You can selectively add other directories you care about to the filter like so:
`--filters=//chrome;//third_party/WebKit/*;//gpu/*`.

There are other options for controlling how the solution is generated, run `gn
help gen` for the current documentation.

#### Using Visual Studio without Intellisense

It is also possible to debug and develop Chrome in Visual Studio without the
overhead of a multi-project solution file. Simply "open" your chrome.exe binary
with `File->Open->Project/Solution`, or from a Visual Studio command prompt like
so: `devenv /debugexe out\Debug\chrome.exe <your arguments>`. Many of Visual
Studio's code exploration features will not work in this configuration, but by
installing the [VsChromium Visual Studio Extension](https://chromium.github.io/vs-chromium/)
you can get the source code to appear in the solution explorer window along
with other useful features such as code search.
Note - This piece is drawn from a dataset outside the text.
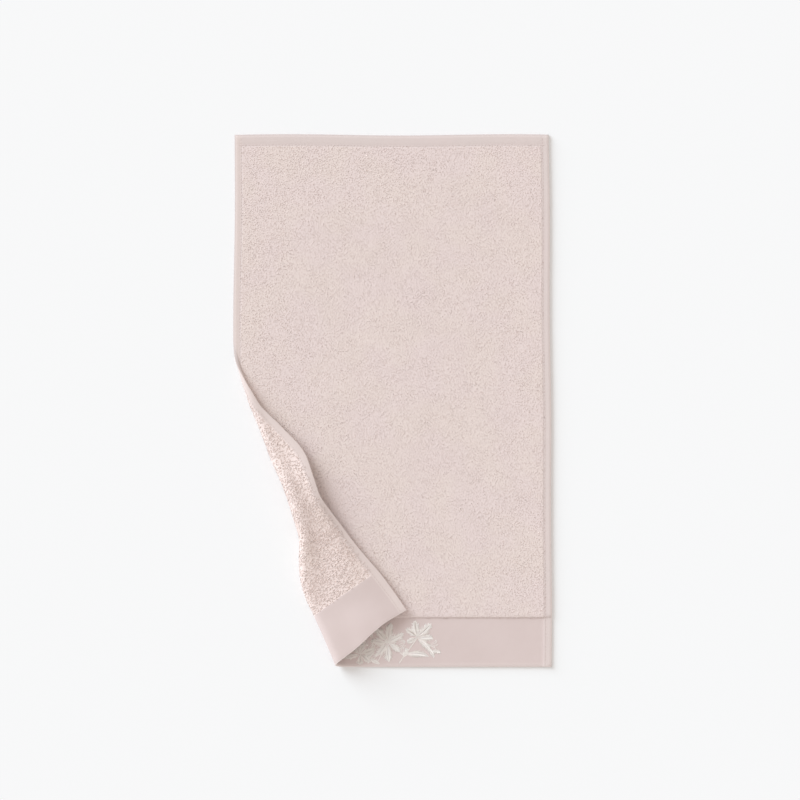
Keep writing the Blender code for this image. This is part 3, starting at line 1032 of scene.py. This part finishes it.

You can add multiple executables
of interest (base_unittests.exe, browser_tests.exe) to your solution with
`File->Add->Existing Project...` and change which one will be debugged by
right-clicking on them in `Solution Explorer` and selecting `Set as Startup
Project`. You can also change their properties, including command line
arguments, by right-clicking on them in `Solution Explorer` and selecting
`Properties`.

By default when you start debugging in Visual Studio the debugger will only
attach to the main browser process. To debug all of Chrome, install
[Microsoft's Child Process Debugging Power Tool](https://blogs.msdn.microsoft.com/devops/2014/11/24/introducing-the-child-process-debugging-power-tool/).
You will also need to run Visual Studio as administrator, or it will silently
fail to attach to some of Chrome's child processes.